Von den 44 Kreisen in Baden-Württemberg hat Waldshut die wenigsten Corona-Fälle. Hat man dort nun Angst vor Urlaubern aus Stuttgart? Landrat Kistler antwortet im Interview.

Waldshut-Tiengen - Der Landkreis Waldshut gehört zu den am wenigsten von der Pandemie betroffene Landkreisen im Südwesten. Landrat Martin Kistler (FDP) schildert im Interview die Gründe für die niedrigen Zahlen in seinem Heimatkreis.

 

Herr Kistler, unter den 44 Kreisen in Baden-Württemberg melden Sie eine der geringsten Infektionszahlen. Wie ist die aktuelle Lage?

Auch bei uns ist die Tendenz beim Infektionsgeschehen steigend, aber wir liegen noch unter dem 35er-Grenzwert. Allgemein ist die Lage nicht so dramatisch wie anderswo. Doch wir sind uns bewusst, dass sich das jederzeit ändern kann.
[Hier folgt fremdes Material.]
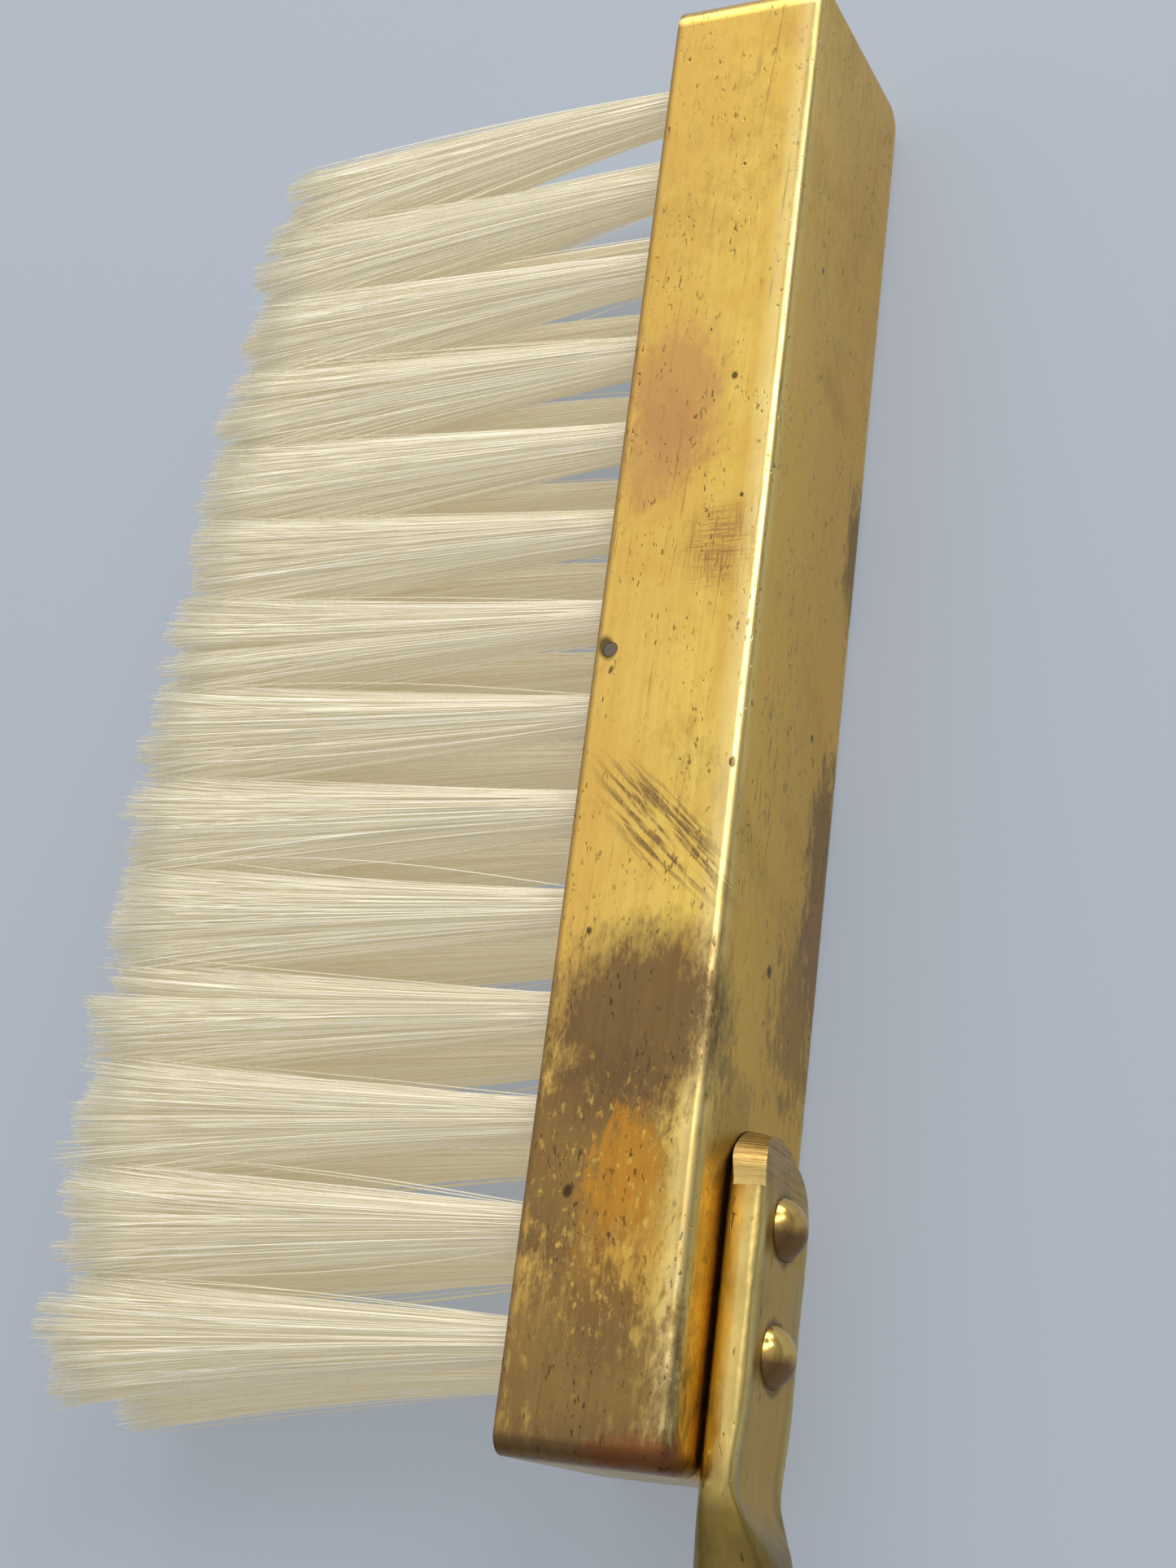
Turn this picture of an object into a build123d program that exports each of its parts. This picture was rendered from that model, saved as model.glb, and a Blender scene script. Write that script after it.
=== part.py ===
from build123d import *
import math
import os

# Brass-cased hearth brush lying on its side, in millimetres.
# Design axes: X = 0 is the back of the head and the bristles point to -X,
# Y = 0 is the head's handle end and Y = head_length its free end,
# Z = 0 is the lower side of the head, so the brush is symmetric about Z = half_width.

# Head
head_length = 150.0
head_width = 24.5
cover_depth = 16.0
sheet = 0.8
back_edge_radius = 1.4
corner_radius = 1.8
free_corner_radius = 3.4
half_width = head_width / 2
end_skew_across = 1.9
end_skew_down = 0.7

# Wooden block inside the cover
block_recess = 0.7
block_chamfer = 1.4
block_free_chamfer = 2.8
hole_radius = 2.2
hole_depth = 9.0

# Tufts: two rows, each folded over a flat wire anchor in its hole
tufts_per_row = 14
tuft_pitch = 10.0
first_tuft_y = (head_length - (tufts_per_row - 1) * tuft_pitch) / 2 + 1.4
row_offset = 5.6
tuft_radius = 2.15
tuft_spread = 4.85
flare_share = 0.55
middle_length = 54.0
end_shortening = 4.5
free_end_shortening = 1.5
anchor_thickness = 0.4
anchor_height = 1.6
anchor_length = 5.4

# Pins through the cover's sides into the block
side_pin_radius = 0.7
side_pin_length = 5.0
side_pin_from_edge = 1.5

# Handle tube, flattened into a tongue that lies on the head's back
tube_radius = 4.4
tube_wall = 0.8
tube_axis_x = 3.1
tube_end_y = -208.0
tongue_half_width = 6.2
tongue_height = 3.8
tongue_tip_height = 2.8
tongue_roll_height = 4.05
tongue_end_y = 31.8
tongue_dish = 0.1
press_softness = 0.05
tongue_squareness = 5.0
round_until_y = -9.5
flat_from_y = 1.5
bend_dip = 0.5
bend_end_y = 9.0
bore_end_y = -12.0

# Rivets through the tongue and the cover, closed over washers inside
rivet_positions_y = {"lower": 12.0, "upper": 23.1}
rivet_seat = tongue_height - tongue_dish - 0.08
rivet_head_radius = 2.8
rivet_head_height = 2.0
rivet_shank_radius = 1.6
rivet_clearance = 0.05
washer_radius = 3.5
washer_thickness = 0.8
rivet_tail_radius = 2.3
rivet_tail_height = 1.0
pocket_radius = 4.0
pocket_depth = 2.2

# Turned end of the handle: a collar, a baluster finial with a hanging eye, and its cross pin
collar_radius = 6.6
collar_length = 5.0
spigot_length = 14.0
knob_radius = half_width
knob_centre_y = -229.5
eye_radius = 7.0
eye_hole_radius = 3.0
eye_thickness = 4.5
eye_centre_y = -247.0
finial_pin_radius = 1.0

origin_x = (tube_axis_x + knob_radius - cover_depth + block_recess - middle_length) / 2
origin_y = (head_length + eye_centre_y - eye_radius) / 2


def save(name, *solids):
    shape = solids[0] if len(solids) == 1 else Compound(children=list(solids))
    moved = Pos(-origin_x, -origin_y, 0) * shape
    export_step(moved, os.path.join("parts", name + ".step"))


def box(low, high):
    size = [b - a for a, b in zip(low, high)]
    middle = [(a + b) / 2 for a, b in zip(low, high)]
    return Pos(*middle) * Box(*size)


def cylinder_x(radius, x_from, x_to, y, z):
    middle = Pos((x_from + x_to) / 2, y, z) * Rot(0, 90, 0)
    return middle * Cylinder(radius, abs(x_to - x_from))


def cylinder_y(radius, y_from, y_to, x, z):
    middle = Pos(x, (y_from + y_to) / 2, z) * Rot(90, 0, 0)
    return middle * Cylinder(radius, abs(y_to - y_from))


def cylinder_z(radius, z_from, z_to, x, y):
    return Pos(x, y, (z_from + z_to) / 2) * Cylinder(radius, abs(z_to - z_from))


def smoothstep(value, start, end):
    t = min(1.0, max(0.0, (value - start) / (end - start)))
    return t * t * (3 - 2 * t)


def mix(a, b, t):
    return a + (b - a) * t


# ---- head ----

def beyond_skewed_end(inset):
    """All that lies beyond the handle end of the head, which isn't quite square, less inset."""
    corner = Vector(0, inset, head_width)
    down = Vector(-cover_depth, end_skew_down, 0)
    across = Vector(0, end_skew_across, -head_width)
    plane = Plane(origin=corner, x_dir=down, z_dir=across.cross(down))
    return plane * Pos(0, 0, -10) * Box(100, 100, 20)


def upright_edges(body, at_free_end):
    """Edges that run in or close to the X direction, at one end of the head."""
    upright = [edge for edge in body.edges() if abs((edge @ 1 - edge @ 0).X) > 0.9 * edge.length]
    return [edge for edge in upright if ((edge @ 0).Y > head_length / 2) == at_free_end]


def tray(inset):
    """The drawn sheet form, shrunk by inset on every closed side."""
    body = box(
        (-cover_depth, inset, inset),
        (-inset, head_length - inset, head_width - inset),
    )
    body -= beyond_skewed_end(inset)
    body = fillet(upright_edges(body, at_free_end=False), corner_radius - inset)
    body = fillet(upright_edges(body, at_free_end=True), free_corner_radius - inset)
    back = body.edges().filter_by_position(Axis.X, -inset - 0.01, -inset + 0.01)
    return fillet(back, back_edge_radius - inset)


def brass_cover():
    cover = tray(0.0) - tray(sheet)
    for y in rivet_positions_y.values():
        radius = rivet_shank_radius + rivet_clearance
        cover -= cylinder_x(radius, -2 * sheet, sheet, y, half_width)
    for hole in side_pin_shapes(rivet_clearance):
        cover -= hole
    return cover


def side_pin_shapes(clearance):
    x = -cover_depth + side_pin_from_edge
    y = head_length / 2
    radius = side_pin_radius + clearance
    end = side_pin_length + clearance
    lower = cylinder_z(radius, 0, end, x, y)
    upper = cylinder_z(radius, head_width - end, head_width, x, y)
    return [lower, upper]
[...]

Am Freitag beispielsweise hatten wir acht Neuinfektionen, darunter war eine Lehrerin.

Woran liegt es, dass Ihr Kreis so gut dasteht wie sonst nur Landstriche in Mecklenburg-Vorpommern?

Ich vermute, das ist schlichtweg Glück und Zufall geschuldet. Bei uns gab es bisher keine Ereignisse, die zu größeren Infektionsausbrüchen wie anderswo führten, toi-toi-toi. Und wir sind ein dünn besiedelter Landkreis, ohne Ballungszentren, in denen die Inzidenzen bekanntlich höher liegen. Ich stelle bei unseren Bürgern und Bürgerinnen auch ein hohes Maß an Disziplin fest, die Leute tragen die Masken in den Geschäften, sie achten auf die Abstandsgebote und Hygieneregeln. Wir haben bisher kein diffuses Infektionsgeschehen. Im öffentlichen Nahverkehr haben wir stichprobenartig die Maskenpflicht in den Bussen kontrollieren lassen, es gab wenig Beanstandungen.

Ähnlich strukturierte Landkreise wie der Kreis Tuttlingen und der Schwarzwald-Baar-Kreis hat es viel stärker getroffen.

Ich möchte nicht für andere Landkreise sprechen, aber meines Wissens führten in beiden Fällen große private Feiern zu dem Ausbrüchen. Wir im Kreis Waldshut haben übrigens eine besondere Lage: unsere 148 Kilometer lange Grenze zur Schweiz, wo die Inzidenzen weitaus höher liegen. Es ist wichtig für uns, dass der kleine Grenzverkehr für Berufspendler, Familien und den Handel erhalten bleibt.

Andere Bundesländer haben gegen Urlauber aus Risikogebieten in Baden-Württemberg ein Beherbergungsverbot verhängt. Haben Sie auch Angst vor Stuttgartern oder Esslingern?

Angst ist immer ein schlechter Ratgeber. Zunächst halte ich es mit Herrn Ministerpräsidenten Kretschmann, der sagte, was nicht notwendig sei, das solle man unterlassen. Auch Reisen. Gäste sind uns grundsätzlich willkommen, wenn sie die Corona-Schutzmaßnahmen einhalten. Wir haben hier im Südschwarzwald eine herrliche Landschaft und viele Wanderwege. Noch im Sommer hatten wir eine gemeinsame Werbekampagne mit den Kreisen Rems-Murr, Schwarzwald-Baar, Hohenlohe und Ravensburg – genannt Heimaterlebnis hoch Fünf - gestartet. Das gilt auch für die Zeit nach Corona.